[Provided material start]

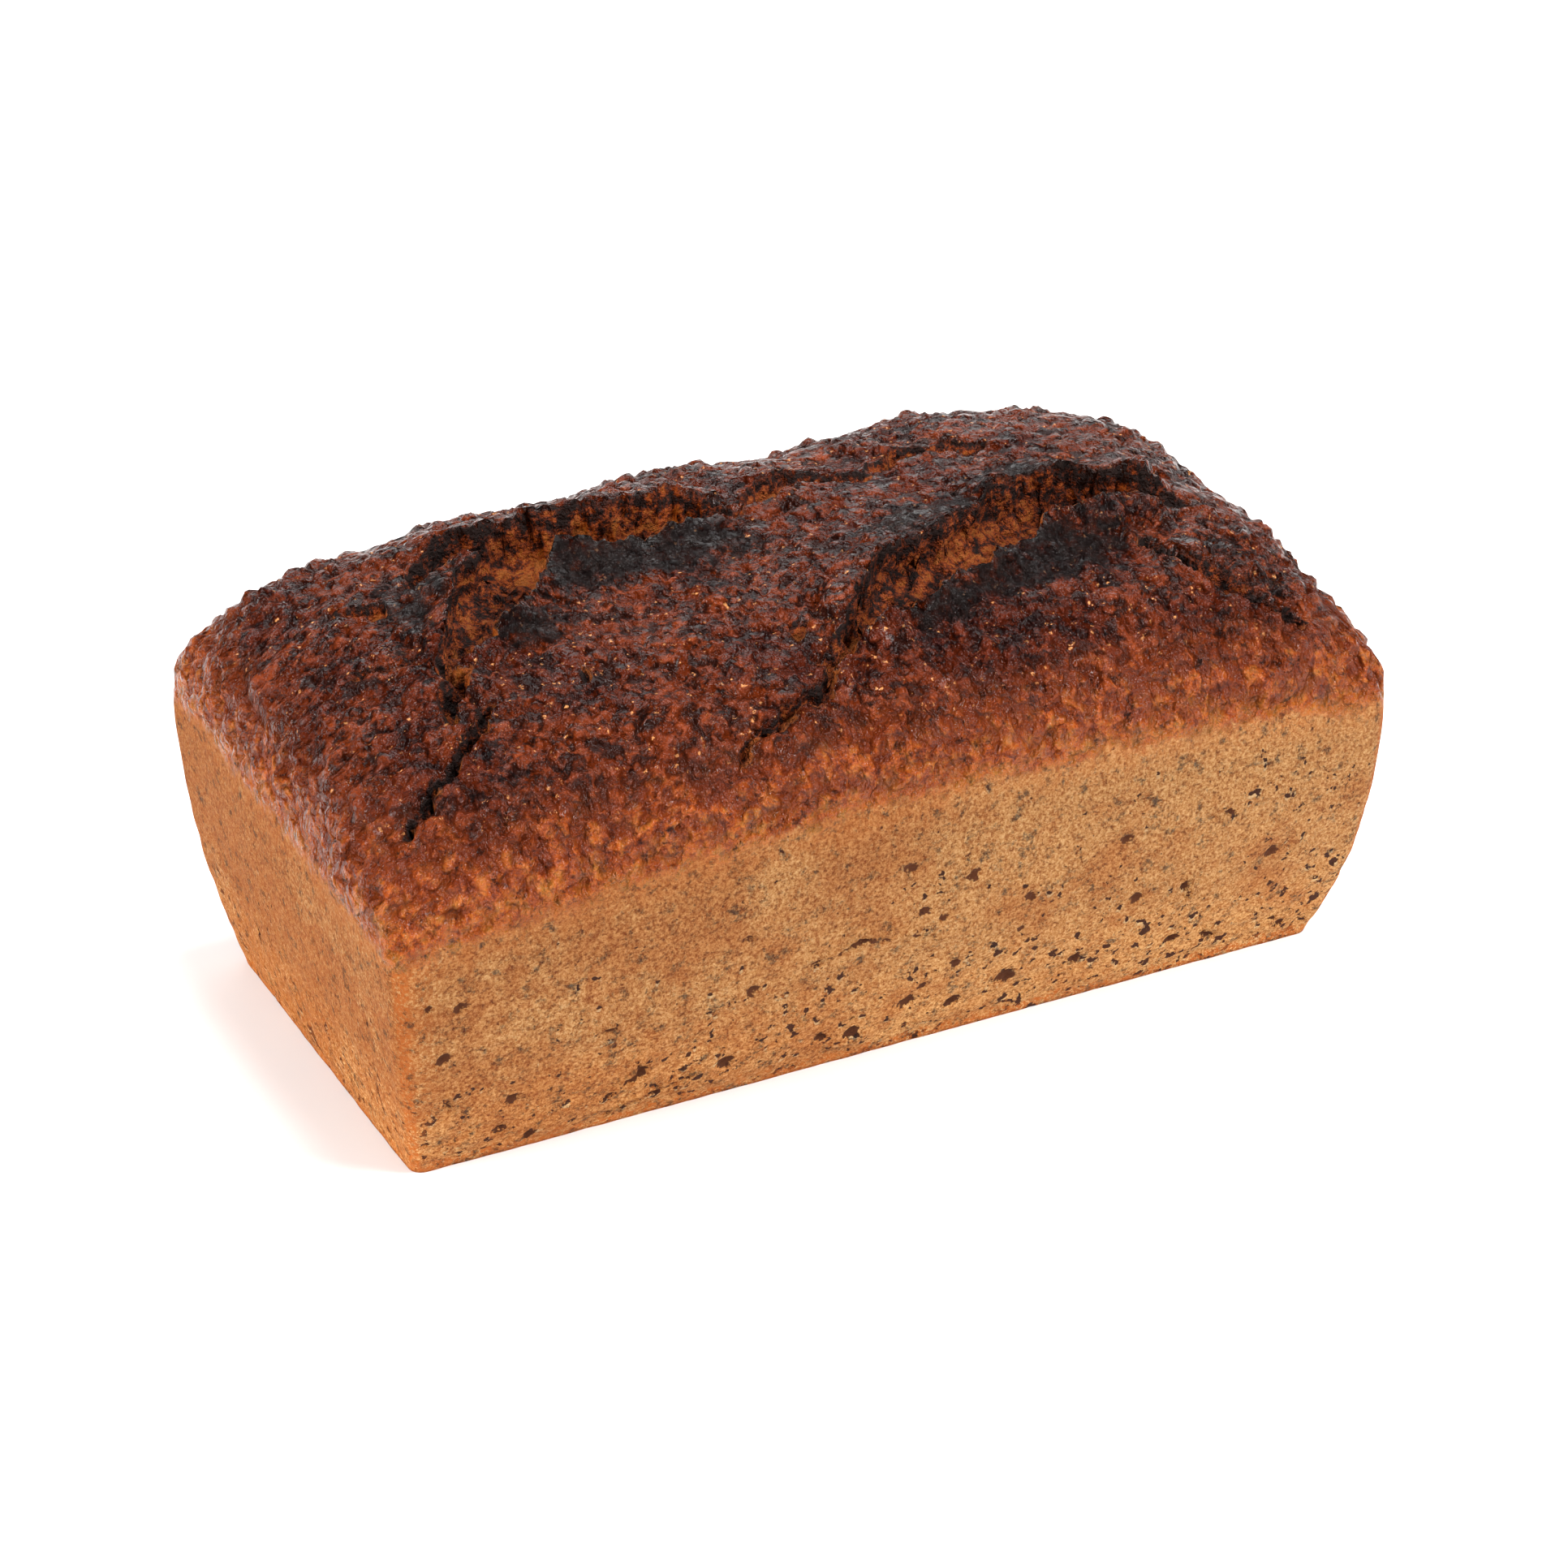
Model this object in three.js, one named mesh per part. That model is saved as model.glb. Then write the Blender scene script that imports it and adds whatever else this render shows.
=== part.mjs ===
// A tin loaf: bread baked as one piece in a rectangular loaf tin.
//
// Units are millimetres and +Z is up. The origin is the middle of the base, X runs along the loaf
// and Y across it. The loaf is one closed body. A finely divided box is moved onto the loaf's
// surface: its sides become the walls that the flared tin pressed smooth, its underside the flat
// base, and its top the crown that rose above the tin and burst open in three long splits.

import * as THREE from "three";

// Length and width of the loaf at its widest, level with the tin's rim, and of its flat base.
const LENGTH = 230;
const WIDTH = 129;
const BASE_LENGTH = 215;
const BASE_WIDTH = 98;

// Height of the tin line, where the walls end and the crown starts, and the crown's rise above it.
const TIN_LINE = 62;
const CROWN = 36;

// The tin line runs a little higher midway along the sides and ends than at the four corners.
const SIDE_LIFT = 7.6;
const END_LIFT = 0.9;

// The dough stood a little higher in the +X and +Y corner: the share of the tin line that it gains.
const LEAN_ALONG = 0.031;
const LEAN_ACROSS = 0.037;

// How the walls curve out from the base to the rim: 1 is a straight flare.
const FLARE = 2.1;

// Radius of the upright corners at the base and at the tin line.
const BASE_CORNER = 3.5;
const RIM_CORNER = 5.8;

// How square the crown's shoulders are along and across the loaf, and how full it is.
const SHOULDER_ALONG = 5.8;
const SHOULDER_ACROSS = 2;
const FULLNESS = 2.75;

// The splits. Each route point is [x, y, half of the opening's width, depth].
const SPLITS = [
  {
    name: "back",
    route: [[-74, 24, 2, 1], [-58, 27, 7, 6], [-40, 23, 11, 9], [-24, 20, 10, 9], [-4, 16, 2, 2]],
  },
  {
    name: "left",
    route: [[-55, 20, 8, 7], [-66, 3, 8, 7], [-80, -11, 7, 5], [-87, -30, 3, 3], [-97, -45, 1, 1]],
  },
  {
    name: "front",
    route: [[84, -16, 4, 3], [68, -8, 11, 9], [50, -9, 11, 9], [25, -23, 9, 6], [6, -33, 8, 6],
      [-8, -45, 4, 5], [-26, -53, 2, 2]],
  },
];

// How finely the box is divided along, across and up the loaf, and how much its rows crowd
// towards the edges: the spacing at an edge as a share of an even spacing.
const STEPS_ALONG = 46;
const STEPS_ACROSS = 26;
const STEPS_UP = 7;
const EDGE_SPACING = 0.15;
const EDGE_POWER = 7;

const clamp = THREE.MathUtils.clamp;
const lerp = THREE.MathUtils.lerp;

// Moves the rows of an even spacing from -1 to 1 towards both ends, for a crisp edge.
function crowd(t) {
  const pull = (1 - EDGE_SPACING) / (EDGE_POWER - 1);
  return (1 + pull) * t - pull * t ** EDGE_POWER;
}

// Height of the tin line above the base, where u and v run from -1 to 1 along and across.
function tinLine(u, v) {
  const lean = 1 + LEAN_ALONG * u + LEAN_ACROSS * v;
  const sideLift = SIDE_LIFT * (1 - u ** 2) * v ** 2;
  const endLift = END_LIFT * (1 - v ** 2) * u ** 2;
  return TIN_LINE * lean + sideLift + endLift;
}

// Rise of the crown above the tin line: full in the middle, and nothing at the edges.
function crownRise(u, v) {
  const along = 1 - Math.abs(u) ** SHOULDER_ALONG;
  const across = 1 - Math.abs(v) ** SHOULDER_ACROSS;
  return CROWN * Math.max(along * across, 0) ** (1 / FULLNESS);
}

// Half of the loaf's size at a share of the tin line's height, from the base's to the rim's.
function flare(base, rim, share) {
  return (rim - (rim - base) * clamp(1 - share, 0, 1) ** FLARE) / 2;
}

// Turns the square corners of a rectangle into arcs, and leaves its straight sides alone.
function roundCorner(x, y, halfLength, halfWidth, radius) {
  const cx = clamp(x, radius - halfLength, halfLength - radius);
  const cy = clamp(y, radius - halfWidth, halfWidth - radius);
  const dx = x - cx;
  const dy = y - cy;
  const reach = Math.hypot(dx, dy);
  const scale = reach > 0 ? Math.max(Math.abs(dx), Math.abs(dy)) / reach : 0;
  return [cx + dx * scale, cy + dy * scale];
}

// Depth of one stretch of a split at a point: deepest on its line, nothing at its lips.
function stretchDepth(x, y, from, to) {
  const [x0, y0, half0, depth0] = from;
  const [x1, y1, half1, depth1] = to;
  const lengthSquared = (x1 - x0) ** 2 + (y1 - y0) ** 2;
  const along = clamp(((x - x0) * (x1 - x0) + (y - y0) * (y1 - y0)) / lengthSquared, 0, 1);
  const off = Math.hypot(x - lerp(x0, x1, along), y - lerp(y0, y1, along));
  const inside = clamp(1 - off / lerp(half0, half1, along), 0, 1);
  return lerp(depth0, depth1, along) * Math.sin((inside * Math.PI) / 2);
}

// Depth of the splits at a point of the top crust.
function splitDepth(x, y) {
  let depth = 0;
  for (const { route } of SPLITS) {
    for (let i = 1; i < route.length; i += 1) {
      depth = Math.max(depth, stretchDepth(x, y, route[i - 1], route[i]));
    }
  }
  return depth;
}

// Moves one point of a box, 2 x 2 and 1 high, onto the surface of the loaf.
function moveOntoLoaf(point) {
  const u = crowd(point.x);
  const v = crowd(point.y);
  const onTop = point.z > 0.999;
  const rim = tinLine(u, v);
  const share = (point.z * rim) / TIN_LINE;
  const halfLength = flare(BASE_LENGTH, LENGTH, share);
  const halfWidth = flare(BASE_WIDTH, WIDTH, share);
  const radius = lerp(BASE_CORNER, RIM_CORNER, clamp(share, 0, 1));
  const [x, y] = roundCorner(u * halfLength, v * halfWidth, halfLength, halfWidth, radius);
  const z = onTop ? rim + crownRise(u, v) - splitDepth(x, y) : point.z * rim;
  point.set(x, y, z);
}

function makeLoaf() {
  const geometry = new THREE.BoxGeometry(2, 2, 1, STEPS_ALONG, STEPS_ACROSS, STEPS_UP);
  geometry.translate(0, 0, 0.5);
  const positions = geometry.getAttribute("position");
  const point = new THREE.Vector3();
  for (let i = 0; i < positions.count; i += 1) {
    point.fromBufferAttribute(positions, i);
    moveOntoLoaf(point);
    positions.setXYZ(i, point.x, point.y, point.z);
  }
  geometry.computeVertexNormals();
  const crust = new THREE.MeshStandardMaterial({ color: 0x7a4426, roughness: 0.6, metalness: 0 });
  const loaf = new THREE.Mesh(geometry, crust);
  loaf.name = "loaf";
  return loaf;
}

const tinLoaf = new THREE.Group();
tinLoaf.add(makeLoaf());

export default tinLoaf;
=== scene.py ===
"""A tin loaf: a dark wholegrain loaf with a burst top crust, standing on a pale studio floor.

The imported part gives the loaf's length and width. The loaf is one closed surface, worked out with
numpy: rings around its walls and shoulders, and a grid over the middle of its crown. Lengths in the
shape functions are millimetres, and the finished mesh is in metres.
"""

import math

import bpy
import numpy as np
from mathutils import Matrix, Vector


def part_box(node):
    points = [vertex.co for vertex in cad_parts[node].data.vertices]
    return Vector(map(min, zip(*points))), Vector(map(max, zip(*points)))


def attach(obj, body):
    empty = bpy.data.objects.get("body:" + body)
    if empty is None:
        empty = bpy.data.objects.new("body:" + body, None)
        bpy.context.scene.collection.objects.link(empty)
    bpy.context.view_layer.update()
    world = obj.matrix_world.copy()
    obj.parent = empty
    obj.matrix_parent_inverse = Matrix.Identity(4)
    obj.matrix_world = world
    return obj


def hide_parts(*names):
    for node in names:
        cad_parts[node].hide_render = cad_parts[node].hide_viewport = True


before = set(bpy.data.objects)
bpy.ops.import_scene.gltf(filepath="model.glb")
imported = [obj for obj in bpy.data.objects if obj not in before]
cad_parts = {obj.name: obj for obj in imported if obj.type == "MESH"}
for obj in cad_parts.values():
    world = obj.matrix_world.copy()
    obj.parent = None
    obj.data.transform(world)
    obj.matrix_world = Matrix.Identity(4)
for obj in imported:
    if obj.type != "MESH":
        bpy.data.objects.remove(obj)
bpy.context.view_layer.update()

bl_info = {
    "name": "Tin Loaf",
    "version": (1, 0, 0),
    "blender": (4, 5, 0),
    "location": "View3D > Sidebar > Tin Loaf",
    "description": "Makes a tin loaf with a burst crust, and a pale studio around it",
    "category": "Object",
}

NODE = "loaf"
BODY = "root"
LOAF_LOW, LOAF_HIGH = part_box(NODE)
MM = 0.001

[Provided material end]
[Provided material start]

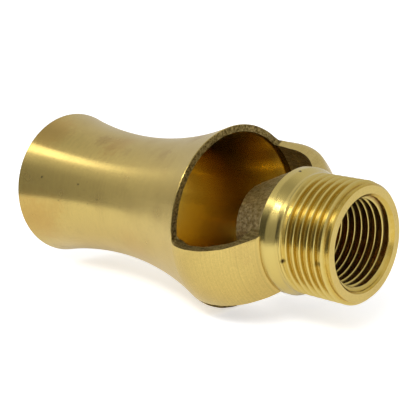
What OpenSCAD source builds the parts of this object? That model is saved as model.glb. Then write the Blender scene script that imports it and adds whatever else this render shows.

[Provided material end]
[Provided material start]

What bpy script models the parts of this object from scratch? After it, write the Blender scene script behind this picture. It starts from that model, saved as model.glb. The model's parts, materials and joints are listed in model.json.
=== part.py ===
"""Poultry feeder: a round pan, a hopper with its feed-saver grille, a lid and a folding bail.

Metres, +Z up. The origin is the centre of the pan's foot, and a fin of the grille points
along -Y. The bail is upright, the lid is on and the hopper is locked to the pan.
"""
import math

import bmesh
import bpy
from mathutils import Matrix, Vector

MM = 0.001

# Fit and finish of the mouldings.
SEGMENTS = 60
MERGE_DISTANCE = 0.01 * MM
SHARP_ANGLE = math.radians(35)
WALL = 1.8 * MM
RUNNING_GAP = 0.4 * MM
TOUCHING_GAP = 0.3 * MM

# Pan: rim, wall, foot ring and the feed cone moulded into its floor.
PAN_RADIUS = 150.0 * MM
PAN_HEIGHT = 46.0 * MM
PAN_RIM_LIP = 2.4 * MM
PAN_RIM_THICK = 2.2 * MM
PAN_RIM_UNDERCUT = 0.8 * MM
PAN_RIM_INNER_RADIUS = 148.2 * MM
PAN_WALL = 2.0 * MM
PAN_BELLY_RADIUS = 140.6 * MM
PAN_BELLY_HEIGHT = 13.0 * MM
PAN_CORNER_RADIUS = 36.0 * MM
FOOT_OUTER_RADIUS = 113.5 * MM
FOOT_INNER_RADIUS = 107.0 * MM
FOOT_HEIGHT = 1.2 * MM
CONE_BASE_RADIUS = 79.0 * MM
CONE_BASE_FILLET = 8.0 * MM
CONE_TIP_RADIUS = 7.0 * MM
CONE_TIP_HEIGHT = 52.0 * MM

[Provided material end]

> _Written task_: Proceeding from the line containing "point.set(x, y, z);" through the line containing "imported = [obj", transcribe the lines above exactly, both end lines included.

> _Output for this exercise_:
  point.set(x, y, z);
}

function makeLoaf() {
  const geometry = new THREE.BoxGeometry(2, 2, 1, STEPS_ALONG, STEPS_ACROSS, STEPS_UP);
  geometry.translate(0, 0, 0.5);
  const positions = geometry.getAttribute("position");
  const point = new THREE.Vector3();
  for (let i = 0; i < positions.count; i += 1) {
    point.fromBufferAttribute(positions, i);
    moveOntoLoaf(point);
    positions.setXYZ(i, point.x, point.y, point.z);
  }
  geometry.computeVertexNormals();
  const crust = new THREE.MeshStandardMaterial({ color: 0x7a4426, roughness: 0.6, metalness: 0 });
  const loaf = new THREE.Mesh(geometry, crust);
  loaf.name = "loaf";
  return loaf;
}

const tinLoaf = new THREE.Group();
tinLoaf.add(makeLoaf());

export default tinLoaf;
=== scene.py ===
"""A tin loaf: a dark wholegrain loaf with a burst top crust, standing on a pale studio floor.

The imported part gives the loaf's length and width. The loaf is one closed surface, worked out with
numpy: rings around its walls and shoulders, and a grid over the middle of its crown. Lengths in the
shape functions are millimetres, and the finished mesh is in metres.
"""

import math

import bpy
import numpy as np
from mathutils import Matrix, Vector


def part_box(node):
    points = [vertex.co for vertex in cad_parts[node].data.vertices]
    return Vector(map(min, zip(*points))), Vector(map(max, zip(*points)))


def attach(obj, body):
    empty = bpy.data.objects.get("body:" + body)
    if empty is None:
        empty = bpy.data.objects.new("body:" + body, None)
        bpy.context.scene.collection.objects.link(empty)
    bpy.context.view_layer.update()
    world = obj.matrix_world.copy()
    obj.parent = empty
    obj.matrix_parent_inverse = Matrix.Identity(4)
    obj.matrix_world = world
    return obj


def hide_parts(*names):
    for node in names:
        cad_parts[node].hide_render = cad_parts[node].hide_viewport = True


before = set(bpy.data.objects)
bpy.ops.import_scene.gltf(filepath="model.glb")
imported = [obj for obj in bpy.data.objects if obj not in before]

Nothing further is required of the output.